Prof. Taylor examines our never-ending culture of violence in this week’s Taylor Tuesday. Published in the Gainesville Times, November 29, 1988, his Crime Stories column features the career of Isaac “Hanging Judge” Parker, famous (or infamous) for his frequent use of ropes. I’m titling this one as “The Hangman’s Ball”.
A transcript and additional commentary follow the column.
TRANSCRIPT:
Judge Parker would feel at home on TV
If you’ve noticed an unusual number of violent episodes on television lately, you’re not alone.
The talk around breakfast clubs seems to be, “Did you see all those FBI men getting killed?” or, “Did you see the little kids being tortured to death?
“Yes, whether we like it or not, ours is a violence-obsessed society, wallowing in daily doses of hate, greed, corruption and human slaughter. You see, history glaringly demonstrates our deep-rooted obsession with violence, even official violence. Relax for a moment and I’ll tell you about more violence — the case of Isaac C. “Hanging Judge” Parker, the man who was responsible for the phrase, “Dance of Death.”

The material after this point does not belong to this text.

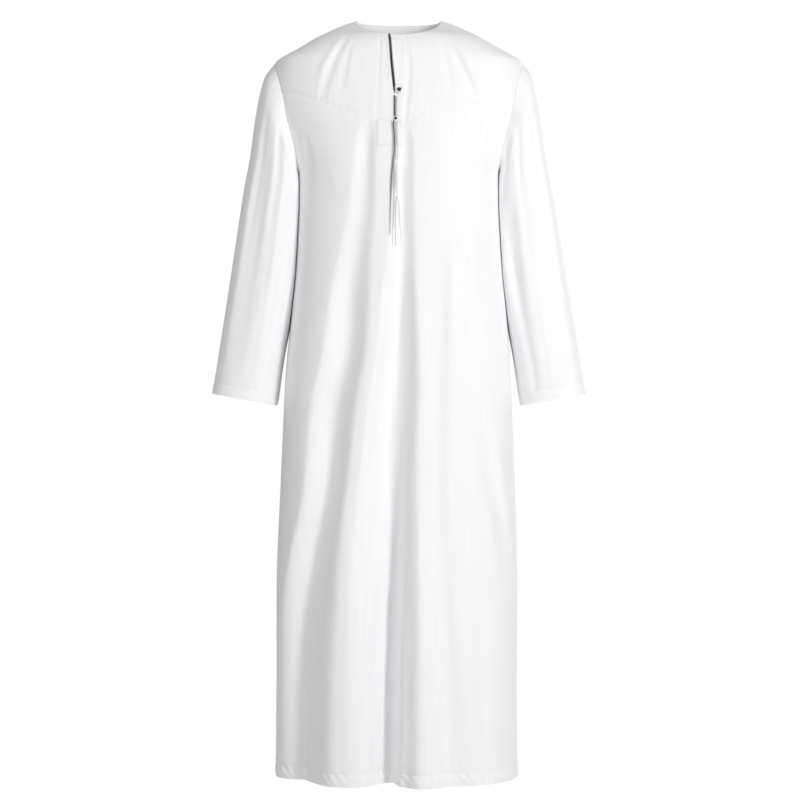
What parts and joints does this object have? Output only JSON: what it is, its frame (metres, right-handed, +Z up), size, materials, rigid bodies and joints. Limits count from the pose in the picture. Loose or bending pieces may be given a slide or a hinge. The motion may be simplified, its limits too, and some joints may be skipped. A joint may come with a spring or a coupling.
{
  "type": "thobe robe",
  "caption": "Ankle-length collarless robe with long set-in sleeves, V yoke seam, neck slit with loop and hanging cord tassel, kept in its worn hollow form.",
  "frame": {"origin": "midway between the wearer's shoulders where they carry the robe, 12 mm below the two points where the neckline meets the shoulder line", "axes": "+Z up, -Y out of the robe's front, +X to the wearer's left"},
  "size_m": [0.69, 0.3236, 1.3918],
  "materials": {
    "shirting": "smooth white poly-cotton shirting with a faint satin sheen and fine upright weave streaks",
    "turned_cloth": "the same white shirting turned up double and stitched, slightly puckered",
    "white_cord": "thin twisted white cord",
    "grey_cord": "thin twisted pale grey thread cord",
    "dark_cord": "thin twisted near-black cord"
  },
  "bodies": {
    "root": {"front_yoke_right": "shirting", "front_yoke_left": "shirting", "back_yoke": "shirting", "front_panel": "shirting", "back_panel": "shirting", "placket_right": "shirting", "placket_left": "shirting", "placket_end": "shirting", "gore_right": "shirting", "gore_left": "shirting", "hem_band": "turned_cloth", "neck_binding": "turned_cloth", "sleeve_right": "shirting", "cuff_band_right": "turned_cloth", "sleeve_left": "shirting", "cuff_band_left": "turned_cloth", "slit_cord": "dark_cord", "slit_piping": "white_cord", "button_loop": "white_cord", "tassel_cord_dark": "dark_cord", "tassel_cord_white": "grey_cord", "tassel_strand_dark": "dark_cord", "tassel_strand_white": "grey_cord", "tassel_fringe_long": "grey_cord", "tassel_fringe_middle": "white_cord", "tassel_fringe_short": "white_cord", "knot_button": "dark_cord", "tassel_knot": "dark_cord", "tassel_head": "grey_cord"}
  },
  "joints": []
}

Having served four years as a Republican congressman from Missouri, Parker was appointed to the federal bench by President Ulysses S. Grant in 1875. His jurisdiction was the Western District of Arkansas, including the crime-ridden Indian Territory of Arkansas and Oklahoma. For the next 21 years, Parker became so obsessed with hanging people that his court became known as “The Court of the Damned.” During that time, he sentenced 172 persons to death, of whom were executed. It’s only fair to state that during this same period, 65 of Parker’s deputies were killed in the line of duty.

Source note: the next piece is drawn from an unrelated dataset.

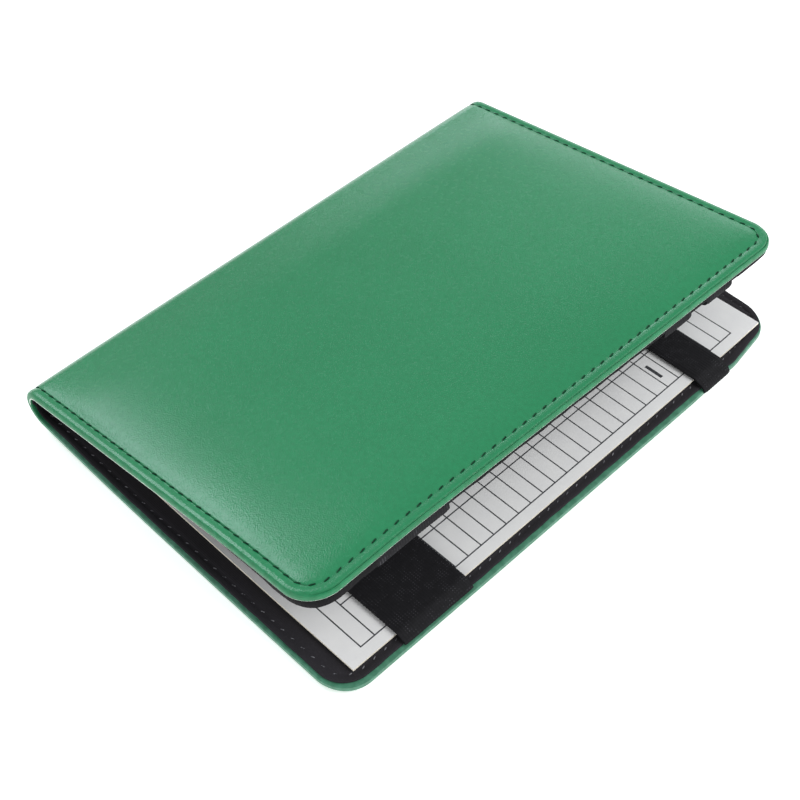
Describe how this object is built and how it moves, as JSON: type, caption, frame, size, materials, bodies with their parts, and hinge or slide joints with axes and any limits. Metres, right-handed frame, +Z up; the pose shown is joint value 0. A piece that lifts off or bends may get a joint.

Multiple hangings became so common under Parker that thousands flocked to see these “special events.” The most infamous, was the celebrated “Dance of Death” at Fort Smith, Ark., on Sept. 3, 1875. Six men were found guilty of murder and condemned to die on Judge Parker’s special 12-man gallows, constructed by George Maledon, Parker’s lord high executioner. Families came from as far away as 60 miles to witness this event and stood shoulder to shoulder with members of the press from all over the country.
The execution became a circus when some of the condemned began to wave and talk to the crowd. Dan Evans, who had killed an 18-year-old for his boots, surveyed the crowd and yelled, “There are more men down there than me!” Newspaper readers were horrified over the public hangings and Parker was regarded as a monster who enjoyed wholesale executions. Even the prisoners began to sneer at Parker. As time passed, the judge became an object of scorn by the public and most of the prisoners.

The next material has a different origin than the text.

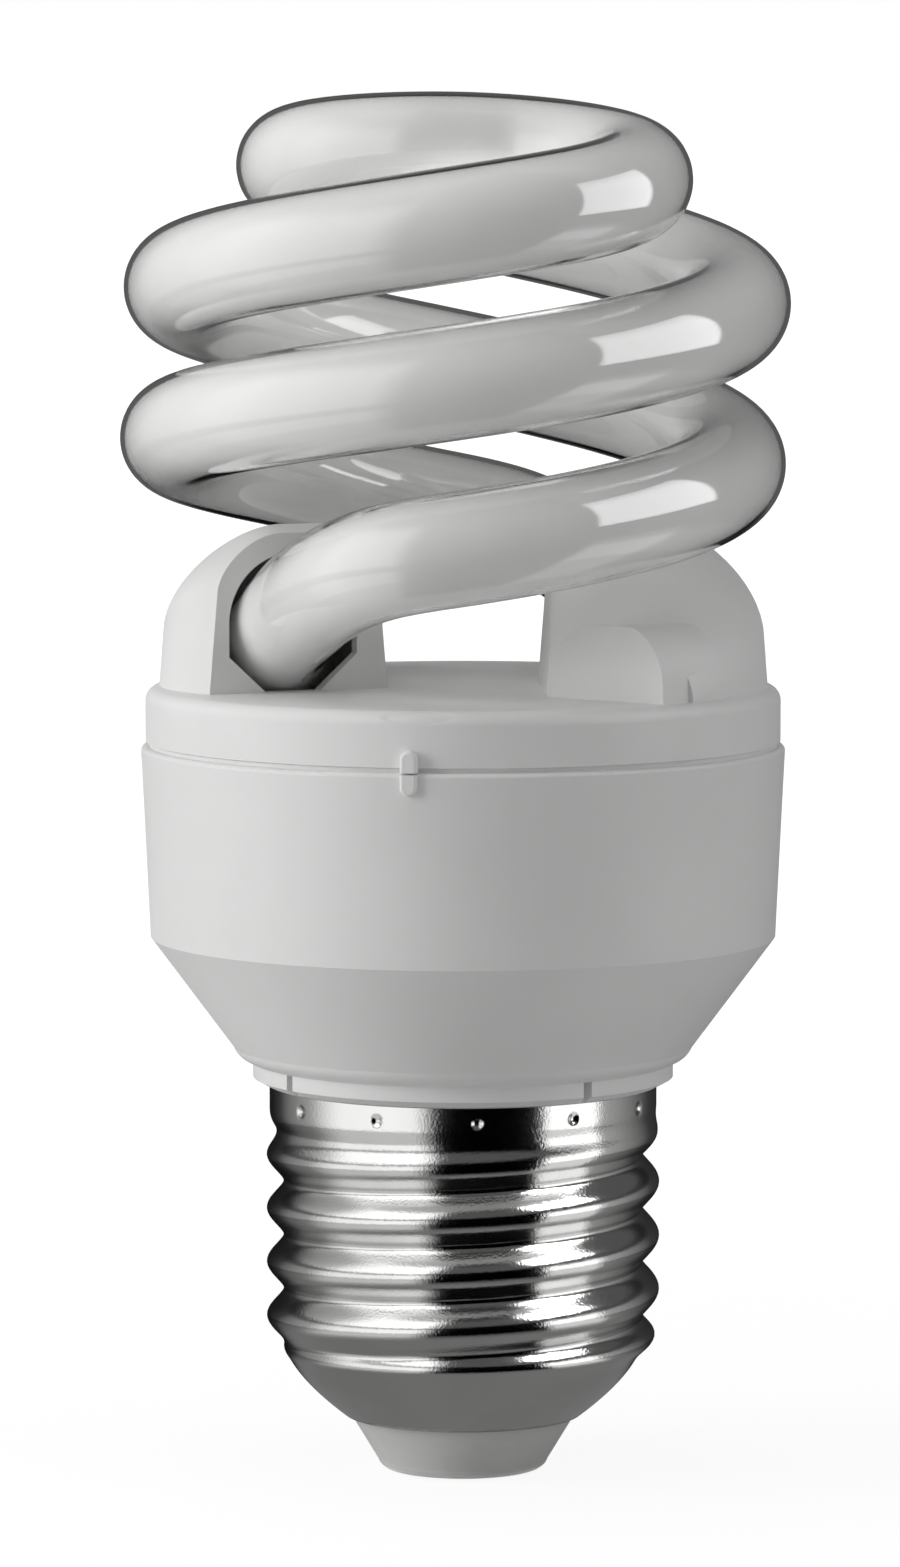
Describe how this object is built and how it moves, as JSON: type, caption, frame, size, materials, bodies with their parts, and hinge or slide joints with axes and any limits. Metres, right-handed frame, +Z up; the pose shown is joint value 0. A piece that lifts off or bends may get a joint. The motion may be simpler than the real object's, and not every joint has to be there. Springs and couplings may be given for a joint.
{
  "type": "spiral energy saving bulb",
  "caption": "Compact fluorescent lamp with a double spiral glass tube, a white ballast housing and a standard screw cap.",
  "frame": {"origin": "centre of the cap's foot, at the face of the centre contact", "axes": "+Z up the lamp's axis, from the cap to the top of the spiral; the side seen in the picture faces -Y"},
  "size_m": [0.0445, 0.0444, 0.0922],
  "materials": {
    "phosphor_glass": "clear glass over a white phosphor coat, opaque and glossy",
    "housing_plastic": "satin moulded white",
    "nickel_plate": "nickel-plated brass sheet, polished",
    "insulator_ceramic": "pale grey, satin",
    "contact_brass": "plain",
    "solder": "tin solder",
    "board": "laminate",
    "capacitor_sleeve": "shrink sleeve",
    "ferrite": "matt ferrite",
    "bobbin_plastic": "moulded",
    "copper_wire": "enamelled copper",
    "black_epoxy": "moulded epoxy",
    "resistor_coat": "lacquer",
    "film_capacitor_coat": "dipped epoxy",
    "disc_capacitor_coat": "dipped epoxy",
    "diode_glass": "glass body",
    "wire_sleeve": "insulated wire",
    "tinned_wire": "tinned wire"
  },
  "bodies": {
    "root": {"discharge_tube": "phosphor_glass", "tube_holder": "housing_plastic", "ballast_housing": "housing_plastic", "screw_shell": "nickel_plate", "cap_insulator": "insulator_ceramic", "centre_contact": "contact_brass", "contact_solder": "solder", "circuit_board": "board", "smoothing_capacitor": "capacitor_sleeve", "choke_core": "ferrite", "choke_bobbin": "bobbin_plastic", "choke_winding": "copper_wire", "feedback_ring": "ferrite", "ring_windings": "copper_wire", "transistors": "black_epoxy", "rectifier_diodes": "black_epoxy", "resistors": "resistor_coat", "diac": "diode_glass", "start_capacitor": "disc_capacitor_coat", "filter_choke": "ferrite", "fuse_resistor": "resistor_coat", "live_lead": "wire_sleeve", "neutral_lead": "wire_sleeve", "wrap_pins": "tinned_wire", "tube_leads": "tinned_wire", "resonant_capacitor": "film_capacitor_coat", "blocking_capacitor": "film_capacitor_coat"}
  },
  "joints": []
}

In 1895, Judge Parker was about to pronounce sentence on a bandit named Henry Starr, when Starr broke in, “Cut out the rot and save your wind, for if I am a monster, you are a fiend, for I have put only one man to death, while almost as many men have been murdered by your jawbone as Samson slew with the jawbone of that other historic ass.”
For the first and perhaps only time in his life, Parker was struck speechless. Starr’s death sentence was later reversed by the Supreme Court.
Finally Congress had enough and ordered Parker’s removal from the bench a few months after the Starr incident.
Was Parker wrong in his tough application of the law, or was he another product of a violent time in a violent place? Just before his death, Parker stated, “During the 21 years that I have engaged in administering the law here, the contest has been one between civilization and savagery being represented by the intruding criminal class.”
Sound a little familiar to you now in 1988?
Alex Taylor’s column on criminology and history appears in The Times on Tuesdays.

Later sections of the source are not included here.